Explaining the originality requirement, Feist trained on the Copyright
Clause words 'Authors' and 'Writings,' id., at 346-347, and did not
construe the 'limited Times' prescription, as to which the originality requirement
has no bearing. Also unavailing is petitioners' second argument, that the
CTEA's extension of existing copyrights fails to 'promote the Progress of
Science' because it does not stimulate the creation of new works, but merely
adds value to works already created. The justifications that motivated Congress
to enact the CTEA, set forth supra, provide a rational basis for
concluding that the CTEA 'promote[s] the Progress of Science.' Moreover,
Congress' unbroken practice since the founding generation of applying new
definitions or adjustments of the copyright term to both future works and
existing works overwhelms petitioners' argument. Also rejected is petitioners'
third contention, that the CTEA's extension of existing copyrights without
demanding additional consideration ignores copyright's quid pro quo, whereby
Congress grants the author of an original work an 'exclusive Right' for a
'limited Tim [e]' in exchange for a dedication to the public thereafter. Given
Congress' consistent placement of existing copyright holders in parity with
future holders, the author of a work created in the last 170 years would
reasonably comprehend, as the protection offered her, a copyright not only for
the time in place when protection is gained, but also for any renewal or
extension legislated during that time. Sears, Roebuck & Co. v. Stiffel
Co., 376 U. S. 25, 229, and Bonito Boats, Inc. v. Thunder Craft Boats,
Inc., 489 U. S. 141, 146, both of which involved the federal patent regime,
are not to the contrary, since neither concerned the extension of a patent's
duration nor suggested that such an extension might be constitutionally infirm.

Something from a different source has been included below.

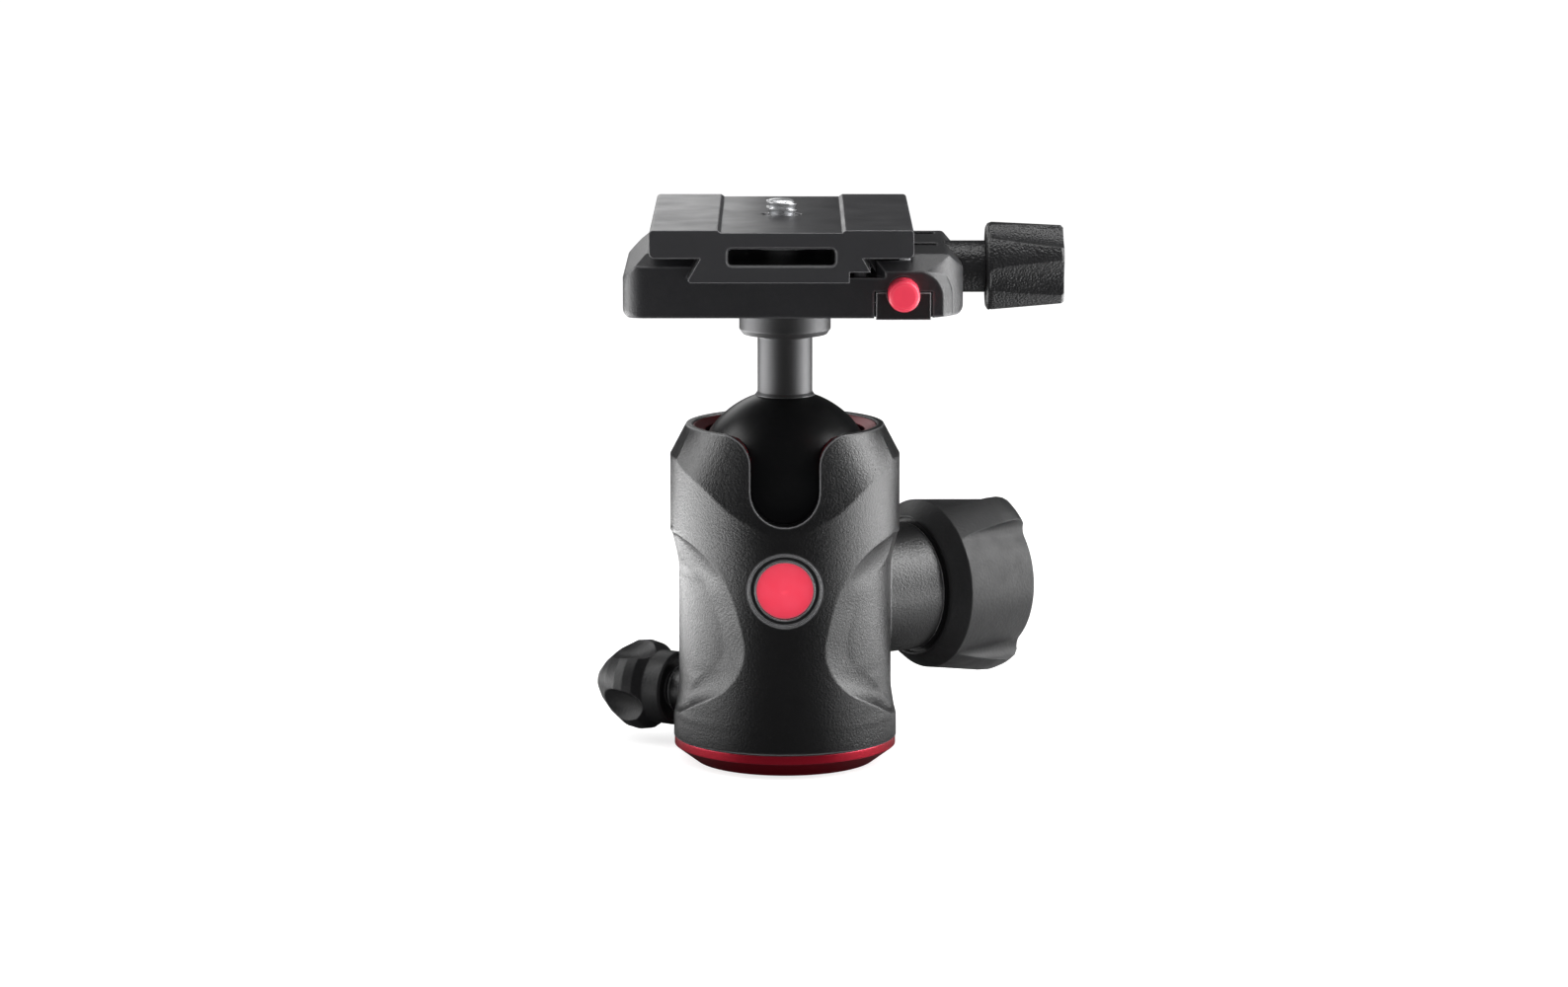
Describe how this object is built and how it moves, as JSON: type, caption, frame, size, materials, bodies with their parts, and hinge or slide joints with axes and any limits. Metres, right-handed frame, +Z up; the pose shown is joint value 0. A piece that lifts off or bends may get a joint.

Furthermore, given crucial distinctions between patents and copyrights, one
cannot extract from language in the Court's patent decisions--language not
trained on a grant's duration-- genuine support for petitioners' quid pro
quo argument. Patents and copyrights do not entail the same exchange, since
immediate disclosure is not the objective of, but is exacted from, the
patentee, whereas disclosure is the desired objective of the author seeking
copyright protection. Moreover, while copyright gives the holder no monopoly on
any knowledge, fact, or idea, the grant of a patent prevents full use by others
of the inventor's knowledge. Pp. 20-27.
(3) The 'congruence and proportionality' standard of review described in cases
evaluating exercises of Congress' power under §5 of the Fourteenth Amendment
has never been applied outside the §5 context. It does not hold sway for
judicial review of legislation enacted, as copyright laws are, pursuant to
Article I authorization. Section 5 authorizes Congress to 'enforce' commands
contained in and incorporated into the Fourteenth Amendment. The Copyright
Clause, in contrast, empowers Congress to define the scope of the
substantive right. See Sony, 464 U. S., at 429. Judicial deference to
such congressional definition is 'but a corollary to the grant to Congress of
any Article I power.' Graham v. John Deere Co. of Kansas City, 383 U. S.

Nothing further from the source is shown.